What to do about it?
Here is the biggest problem with all of these tactics.
They worked because people put a huge time investment in creating high quality initial versions, and then created lower quality knock off versions over time. They stopped putting the quality in, and focused on quantity.
Obviously it doesn’t make sense to ignore the series of ruined and abused tactics listed above, in fact all of them still work to some degree.
Every one of these tactics have worked in the past, and they will likely work again in the future. A long held belief is that “print is dead”, yet every year someone makes a post about how print is making a comeback.
Marketing is cyclical and what didn’t work last year may be the hot new thing next year. There are some simple steps you can take to make sure you aren’t destroying your marketing channels.
- Deliver ridiculous value.
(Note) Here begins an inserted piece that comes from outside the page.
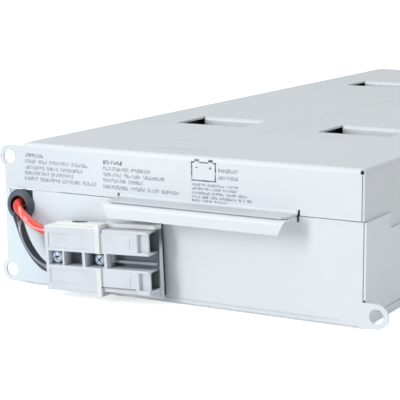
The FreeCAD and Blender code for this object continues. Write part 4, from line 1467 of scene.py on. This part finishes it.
@dataclass
class FrontPrint:
    """Plain printed marks on the cover's front: rows of fine strokes and a battery outline.

    A row is its left end, right end and middle height. A kind of rows is the height of a mark,
    the thickness of a stroke and the first row's seed.
    """

    titles: tuple[Point, ...] = ((4.2, 18.2, 76.0), (57.6, 70.0, 75.6))
    title_kind: tuple[float, float, int] = (2.3, 0.45, 1)
    rows: tuple[Point, ...] = (
        (4.1, 46.8, 72.4), (4.0, 44.1, 68.9), (3.9, 37.2, 65.7), (3.8, 53.4, 62.4),
        (57.5, 90.5, 72.0), (57.5, 98.6, 68.7), (57.4, 84.4, 65.5), (57.3, 107.2, 61.8),
        (130.8, 142.6, 76.2), (130.8, 143.1, 72.4))
    row_kind: tuple[float, float, int] = (2.2, 0.36, 11)
    notes: tuple[Point, ...] = ((114.6, 143.6, 67.7), (114.6, 142.0, 65.5), (114.6, 148.6, 63.2),
                                (114.6, 151.2, 61.0), (114.6, 136.8, 58.9))
    note_kind: tuple[float, float, int] = (1.5, 0.3, 31)
    corner: Span = (114.1, 69.6)
    wide: float = 15.3
    high: float = 10.6
    line: float = 0.75
    posts: Span = (2.0, 4.8)
    post_wide: float = 2.8
    post_high: float = 1.3
    signs: tuple[tuple[float, ...], ...] = (
        (2.6, 7.2, 4.3, 7.7), (10.9, 7.2, 12.7, 7.7), (11.55, 6.6, 12.05, 8.3))

    def battery(self, marks: Marks) -> None:
        """Add a battery outline with its two terminals and signs.

        Args:
            marks: Where the rectangles go.
        """
        (x, z), line, post = self.corner, self.line, self.post_wide
        right, top = x + self.wide, z + self.high
        first, second = x + self.posts[0], right - self.posts[1]
        marks.add([(x, z, right, z + line), (x, z + line, x + line, top),
                   (right - line, z + line, right, top)])
        marks.add([(x, top - line, first, top), (first + post, top - line, second, top),
                   (second + post, top - line, right, top)])
        for left in (first, second):
            marks.add([(left, top, left + post, top + self.post_high)])
        marks.add(np.array(self.signs) + (x, z, x, z))

    def build(self) -> list[bpy.types.Object]:
        """Lay out the fine rows and the bolder marks.

        Returns:
            The fine and the bold piece.
        """
        fine = Marks("front_print", Ink("printed_ink", linear(108, 114, 124)))
        bold = Marks("front_titles", Ink("bold_ink", linear(52, 58, 66)))
        for marks, rows, (height, stroke, first) in (
                (bold, self.titles, self.title_kind), (fine, self.rows, self.row_kind),
                (fine, self.notes, self.note_kind)):
            for seed, row in enumerate(rows, first):
                marks.row(*row, height, stroke, seed)
        self.battery(bold)
        return [fine.build(), bold.build()]


@dataclass(frozen=True)
class Lamp:
    """A soft rectangular lamp: its place and aim, its width in metres, and its power in watts.

    Tall is its height as a share of its width.
    """

    name: str
    place: Point
    aim: Point
    size: float
    power: float
    colour: Colour = (1.0, 1.0, 1.0)
    tall: float = 1.0

    def build(self) -> None:
        """Set the lamp up, facing its aim."""
        data = bpy.data.lights.new(self.name, "AREA")
        data.shape = "RECTANGLE"
        data.size = self.size
        data.size_y = self.size * self.tall
        data.energy = self.power
        data.color = self.colour
        made = linked(self.name, data)
        made.location = self.place
        ahead = Vector(self.aim) - Vector(self.place)
        made.rotation_euler = ahead.to_track_quat("-Z", "Y").to_euler()


@dataclass
class Studio:
    """Camera, soft lamps and a pale floor: places in metres, angles in degrees, lens in mm."""

    place: Point = (0.3823, -0.9297, 0.1969)
    azimuth: float = 29.35
    elevation: float = 10.30
    roll: float = -0.25
    lens: float = 128.53
    sensor: float = 36.0
    near_limit: float = 0.01
    white: Colour = (1.0, 1.0, 1.0)
    sky: Colour = (0.93, 0.96, 1.0)
    sky_strength: float = 0.42
    floor_colour: Colour = (0.9, 0.9, 0.9)
    floor_glow: float = 0.62
    floor_half: float = 12.0
    floor_depth: float = 0.0004
    lamps: tuple[Lamp, ...] = (
        Lamp("strip_lamp", (-1.3, -2.5, 0.95), (0.0, -0.2, 0.04), 0.4, 38.5, (0.92, 0.97, 1.0), 4.5),
        Lamp("high_lamp", (-0.6, -1.3, 2.3), (0.0, -0.1, 0.05), 1.5, 11.0, (1.0, 1.0, 0.95)),
        Lamp("top_lamp", (0.0, 0.3, 2.4), (0.0, 0.1, 0.05), 1.6, 15.0, (1.0, 1.0, 0.97)),
        Lamp("side_lamp", (2.6, -0.5, 0.9), (0.0, 0.0, 0.04), 1.6, 9.0))

    def camera(self) -> None:
        """Set the photograph's camera: its own axes from azimuth, elevation and roll."""
        a, e, r = (math.radians(angle) for angle in (self.azimuth, self.elevation, self.roll))
        ahead = Vector((-math.sin(a) * math.cos(e), math.cos(a) * math.cos(e), -math.sin(e)))
        right = ahead.cross(Vector((0, 0, 1))).normalized()
        above = right.cross(ahead)
        turned = right * math.cos(r) + above * math.sin(r)
        raised = above * math.cos(r) - right * math.sin(r)
        data = bpy.data.cameras.new("photo_camera")
        data.sensor_width = self.sensor
        data.lens = self.lens
        data.clip_start = self.near_limit
        made = linked("photo_camera", data)
        axes = Matrix((turned, raised, -ahead)).transposed()
        made.matrix_world = Matrix.Translation(self.place) @ axes.to_4x4()
        bpy.context.scene.camera = made

    def background(self) -> None:
        """A white background for the camera and through glass, and a dim even sky else."""
        world = bpy.data.worlds.new("studio")
        bpy.context.scene.world = world
        world.use_nodes = True
        world.node_tree.nodes.clear()
        nodes = Nodes(world.node_tree)
        rays = nodes.node("ShaderNodeLightPath", {}, {}).outputs
        seen = nodes.node("ShaderNodeMath", {"operation": "MAXIMUM"},
                          {0: rays["Is Camera Ray"], 1: rays["Is Transmission Ray"]})
        sky = nodes.node("ShaderNodeBackground", {}, {"Color": (*self.sky, 1.0),
                                                      "Strength": self.sky_strength})
        white = nodes.node("ShaderNodeBackground", {}, {"Color": (*self.white, 1.0)})
        mix = nodes.node("ShaderNodeMixShader", {}, {0: seen.outputs[0], 1: sky.outputs[0],
                                                     2: white.outputs[0]})
        nodes.node("ShaderNodeOutputWorld", {}, {0: mix.outputs[0]})

    def floor(self) -> None:
        """A pale floor that reads white to the camera and keeps the object's shadow."""
        side, level = self.floor_half, -self.floor_depth
        points = np.array([(-side, -side, level), (side, -side, level), (side, side, level),
                           (-side, side, level)])
        made = surface_mesh("floor", points, np.array([[0, 1, 2, 3]]))
        graph = Graph("pale_floor")
        graph.surface(self.floor_colour, Gloss.DULL.value)
        seen = Mask(graph, graph.node("ShaderNodeLightPath", {}, {}).outputs["Is Camera Ray"])
        glow = graph.node("ShaderNodeEmission", {}, {"Color": (*self.white, 1.0),
                                                     "Strength": seen * self.floor_glow})
        both = graph.node("ShaderNodeAddShader", {}, {0: graph.shader.outputs[0],
                                                      1: glow.outputs[0]})
        graph.feed(graph.tree.nodes["Material Output"].inputs["Surface"], both.outputs[0])
        made.data.materials.append(graph.material)

    def build(self) -> None:
        """Set up everything round the object."""
        self.camera()
        self.background()
        self.floor()
        for lamp in self.lamps:
            lamp.build()


@dataclass
class Dressing:
    """Gives each carried-over node its finish, by the start of the node's name."""

    nodes: dict[str, bpy.types.Object]

    def finishes(self) -> dict[str, bpy.types.Material]:
        """Build the materials.

        Returns:
            The finishes by the start of the nodes' names.
        """
        coat = PowderCoat().material()
        plate = PanelCoat().material()
        lid = CoverCoat().material()
        shell = Moulding("block_case", linear(52, 53, 56)).material()
        cap = Moulding("block_lid", linear(70, 71, 75)).material()
        steel = PlatedMetal("zinc_plate", linear(200, 203, 206)).material()
        tin = PlatedMetal("tin_plate", linear(214, 212, 204), 0.28).material()
        board = Moulding("board", linear(222, 220, 210)).material()
        red = Insulation("inner_red", linear(226, 52, 38), linear(245, 120, 100)).material()
        black = Insulation("inner_black", linear(52, 56, 66), linear(110, 114, 124)).material()
        foam = Foam().material()
        ceramic = Moulding("ceramic", linear(232, 226, 212), Gloss.GLAZED).material()
        return {
            "tray": coat, "front_panel": plate, "cover": lid,
            "battery_case": shell, "battery_lid": cap,
            "terminal_blades": tin, "series_links": tin, "cross_link": tin, "contact": tin,
            "floor_foam": foam, "top_foam": foam, "rear_foam": foam, "column_divider": foam,
            "bay_wall": board, "fuse_block": board, "fuse_cartridge": ceramic,
            "connector_spacers": board, "connector_nuts": steel, "rear_screws": steel,
            "inner_lead_red": red, "inner_lead_fuse": red, "inner_lead_black": black,
        }

    def dress(self) -> None:
        """Put each finish on the nodes whose names start with its key."""
        finishes = self.finishes()
        for name, node in self.nodes.items():
            key = next((key for key in finishes if name.startswith(key)), None)
            if key is None:
                continue
            node.data.materials.clear()
            node.data.materials.append(finishes[key])
            LOG.info("%s takes %s", name, finishes[key].name)


def main() -> None:
    """Build the scene in order: studio, leads, plug, grommet and print, then the finishes."""
    logging.basicConfig(level=logging.INFO, format="%(name)s: %(message)s")
    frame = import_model()
    bpy.context.scene.view_settings.view_transform = "Standard"
    Studio().build()
    plug = Plug()
    pieces = [*Wiring(plug).build(), plug.build(), *Screws(plug).build(), *Grommet().build(),
              *FrontPrint().build()]
    for made in pieces:
        LOG.info("made %s", made.name)
    Dressing(frame["nodes"]).dress()


if __name__ == "__main__":
    main()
A person’s email address is something they hold dear, if they give it to you, they are giving you permission to intrude on their life, they’ll get notifications on their phone, and if you break that trust, they will drop you without thinking about it.
- Think that every interaction with your audience is the first time they’ve heard about you. It doesn’t matter that this is your 26th blog post, to someone, this is the first time they’ve read anything of yours. Be professional. Don’t deliver cheaply produced content. Take your time to polish it and make it great.
- Earn the attention you are asking for. Attention is the most precious commodity out there. Make sure you are earning the attention you are asking by providing great content.
- Deliver more value than you expect to get. This should be obvious, but marketing is not a one to one exchange. You need to provide information so essential that your words become oxygen. You should be inspiring, informative, and essential.
- Sometimes the wise man knoweth when to shut up. If you don’t have anything important to say, it is better to say nothing than to just adhere to some internal schedule. Nobody except you and your boss knows that you send out an email every second Tuesday. Don’t worry when you miss a single email, that break might be exactly what people need to see you in their inbox.